I pushed myself up, legs screaming protest, and stumbled forward. The passages between containers blurred together, all identical walls of rust and rivets. Left, then right, then another right because the left passage dead-ended. My mental map was dissolving with each panicked turn. I was running blind now, operating on nothing but animal instinct and the desperate hope that one of these passages would lead somewhere, anywhere but here.

Then I saw it—a half-open container door, the interior lost in shadow. It could be another dead end. Could be a trap. Could be—

Lucas's flashlight beam hit the wall six feet to my right.

I dove through the opening.

The container's interior reeked of rust and stale seawater. I pressed my back against the far wall, knife held in both hands despite the agony it caused, and tried to slow my ragged breathing. The darkness was absolute here, thick enough to feel solid against my skin. I couldn't see my own hands. Couldn't see the door. Couldn't see if they'd followed me inside.

For several seconds, nothing. Just my heartbeat hammering in my ears and the distant sound of the wind. Then—footsteps. Slow. Deliberate. Right outside.

"Rose." Lucas's voice, calm and almost gentle, drifted through the darkness. "I know you're in there. I can hear you breathing."

I bit down on my lower lip hard enough to taste blood, forcing my lungs to obey. Slower. Quieter.
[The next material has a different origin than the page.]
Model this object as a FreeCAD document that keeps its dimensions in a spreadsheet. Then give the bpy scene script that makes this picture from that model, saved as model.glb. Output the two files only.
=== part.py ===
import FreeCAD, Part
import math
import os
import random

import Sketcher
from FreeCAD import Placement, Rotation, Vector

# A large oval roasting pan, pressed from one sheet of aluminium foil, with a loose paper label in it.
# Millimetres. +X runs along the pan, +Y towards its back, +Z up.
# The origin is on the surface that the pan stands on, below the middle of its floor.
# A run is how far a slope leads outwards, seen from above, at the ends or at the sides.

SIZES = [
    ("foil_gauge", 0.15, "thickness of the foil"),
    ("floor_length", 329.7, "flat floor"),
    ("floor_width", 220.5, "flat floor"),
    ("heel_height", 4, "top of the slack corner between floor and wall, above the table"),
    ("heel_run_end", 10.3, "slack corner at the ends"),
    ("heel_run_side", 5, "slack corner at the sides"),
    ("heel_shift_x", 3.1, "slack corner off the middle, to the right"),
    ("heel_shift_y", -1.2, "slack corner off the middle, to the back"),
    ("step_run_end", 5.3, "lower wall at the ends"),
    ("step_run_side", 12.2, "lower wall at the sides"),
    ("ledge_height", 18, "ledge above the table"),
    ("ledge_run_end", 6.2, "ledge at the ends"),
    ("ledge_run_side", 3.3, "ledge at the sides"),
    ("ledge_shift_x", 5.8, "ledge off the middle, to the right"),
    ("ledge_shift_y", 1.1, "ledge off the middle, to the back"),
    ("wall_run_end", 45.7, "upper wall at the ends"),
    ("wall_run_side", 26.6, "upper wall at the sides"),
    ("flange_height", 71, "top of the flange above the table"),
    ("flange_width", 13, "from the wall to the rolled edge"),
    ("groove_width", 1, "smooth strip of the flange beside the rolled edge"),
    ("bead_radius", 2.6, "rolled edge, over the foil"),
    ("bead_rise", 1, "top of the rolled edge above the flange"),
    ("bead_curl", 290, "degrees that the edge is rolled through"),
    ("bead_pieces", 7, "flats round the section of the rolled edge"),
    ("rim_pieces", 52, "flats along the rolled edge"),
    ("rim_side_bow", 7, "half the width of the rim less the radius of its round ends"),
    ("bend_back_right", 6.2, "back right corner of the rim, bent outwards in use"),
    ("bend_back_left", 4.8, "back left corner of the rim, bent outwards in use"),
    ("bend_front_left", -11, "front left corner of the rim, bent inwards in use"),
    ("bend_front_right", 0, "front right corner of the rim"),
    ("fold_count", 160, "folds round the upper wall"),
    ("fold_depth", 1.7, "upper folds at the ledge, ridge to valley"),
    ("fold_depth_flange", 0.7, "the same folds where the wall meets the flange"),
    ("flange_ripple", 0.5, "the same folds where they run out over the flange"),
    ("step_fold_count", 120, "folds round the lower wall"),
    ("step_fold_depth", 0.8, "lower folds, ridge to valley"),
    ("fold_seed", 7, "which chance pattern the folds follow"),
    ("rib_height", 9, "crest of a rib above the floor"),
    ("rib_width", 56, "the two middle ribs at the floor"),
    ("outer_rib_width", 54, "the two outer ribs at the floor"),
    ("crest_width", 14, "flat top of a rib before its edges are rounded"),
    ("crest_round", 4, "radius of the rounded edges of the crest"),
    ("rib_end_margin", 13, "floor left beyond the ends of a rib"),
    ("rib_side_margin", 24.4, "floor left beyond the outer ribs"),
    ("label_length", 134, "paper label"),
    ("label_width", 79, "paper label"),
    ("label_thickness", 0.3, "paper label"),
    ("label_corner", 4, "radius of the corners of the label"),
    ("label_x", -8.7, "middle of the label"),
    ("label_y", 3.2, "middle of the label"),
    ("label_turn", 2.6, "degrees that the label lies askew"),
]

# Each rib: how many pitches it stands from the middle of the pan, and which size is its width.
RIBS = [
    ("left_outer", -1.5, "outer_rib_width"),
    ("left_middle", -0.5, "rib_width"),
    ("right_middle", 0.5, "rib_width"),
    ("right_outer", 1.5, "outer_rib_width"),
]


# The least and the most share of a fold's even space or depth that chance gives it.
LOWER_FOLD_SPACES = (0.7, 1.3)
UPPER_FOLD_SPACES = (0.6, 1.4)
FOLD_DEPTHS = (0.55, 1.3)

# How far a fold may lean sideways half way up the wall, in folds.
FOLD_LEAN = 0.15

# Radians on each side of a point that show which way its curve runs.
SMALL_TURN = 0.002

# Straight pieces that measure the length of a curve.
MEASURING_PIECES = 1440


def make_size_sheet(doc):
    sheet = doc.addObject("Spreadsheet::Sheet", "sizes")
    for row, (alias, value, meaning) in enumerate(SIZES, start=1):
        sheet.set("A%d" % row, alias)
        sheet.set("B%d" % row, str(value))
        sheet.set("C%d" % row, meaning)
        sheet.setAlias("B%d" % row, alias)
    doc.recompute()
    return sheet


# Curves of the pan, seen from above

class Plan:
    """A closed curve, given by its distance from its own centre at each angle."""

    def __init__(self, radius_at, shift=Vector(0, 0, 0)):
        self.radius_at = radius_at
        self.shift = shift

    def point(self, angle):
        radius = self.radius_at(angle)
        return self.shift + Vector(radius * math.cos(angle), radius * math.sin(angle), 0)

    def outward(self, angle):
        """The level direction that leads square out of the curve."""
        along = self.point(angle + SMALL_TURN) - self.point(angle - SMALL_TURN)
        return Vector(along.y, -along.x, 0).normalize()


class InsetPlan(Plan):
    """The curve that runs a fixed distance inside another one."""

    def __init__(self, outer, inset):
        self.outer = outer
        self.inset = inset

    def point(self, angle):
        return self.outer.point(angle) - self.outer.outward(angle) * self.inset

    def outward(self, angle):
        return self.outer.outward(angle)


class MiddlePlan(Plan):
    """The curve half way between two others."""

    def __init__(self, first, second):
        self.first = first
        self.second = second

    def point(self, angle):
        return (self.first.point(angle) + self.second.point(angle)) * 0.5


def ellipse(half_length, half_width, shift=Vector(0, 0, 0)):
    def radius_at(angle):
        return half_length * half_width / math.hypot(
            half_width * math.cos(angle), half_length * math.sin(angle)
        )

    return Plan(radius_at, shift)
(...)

Control it.

"You've impressed me, I'll admit that." His footsteps circled the container's exterior. "Escaping from Zoey, making it this far on those legs. That takes guts. But it's over now. You're hurt. You're exhausted. And you're cornered."

The beam of his flashlight probed through the open door, sweeping left to right. I pressed harder against the wall, making myself as small as possible, but the container was empty—nowhere to hide, nothing to crouch behind. When the light reached my corner, I'd be exposed.

"I don't want to hurt you," Lucas continued, his tone almost reasonable. "You're worth too much to damage. But if you make me come in there, if you force my hand, I will do what's necessary to subdue you. Do you understand?"

The light swept closer. Three feet from my position. Two feet.

Zoey's phone buzzed in my pocket.

The sound was muffled by the fabric, barely audible, but in that container's acoustics it amplified into something unmistakable. Lucas's flashlight beam snapped to my corner instantly, pinning me in harsh white light that turned my vision into a wash of spots and shadows.

"There you are."

He stepped through the doorway, and I saw the gun in his other hand. Not raised to fire, not yet, just held low and ready—a promise of what would happen if I tried anything stupid. Behind him, Oliver's bulky silhouette blocked the exit.

I gripped the knife tighter, knowing it was useless, knowing I was trapped, but unable to make my hands let go. This was it.

Lucas raised the gun. "Put down the knife. Don't make this harder than it needs to be."

I didn't move. Couldn't move. My legs had locked up, refusing to obey any command. The knife's handle was slick with my blood, but my grip wouldn't loosen. Some part of me refused to surrender.

"Last chance," Lucas said, and his finger moved to the trigger.

I closed my eyes. Saw Jimmy's infant face, his toddler smile, the gap-toothed grin of the six-year-old who'd watched me die. Saw Robert's gentle eyes, filled with love and understanding even when I couldn't explain the nightmares. Saw Lily's timid expression transforming into confidence. Alexander's defiant scowl softening into genuine warmth. Benjamin's gray eyes, so achingly familiar, looking at me like I was the answer to a question he'd been asking for lifetimes.

I'm sorry, I thought. I'm so sorry I couldn't make it back to you.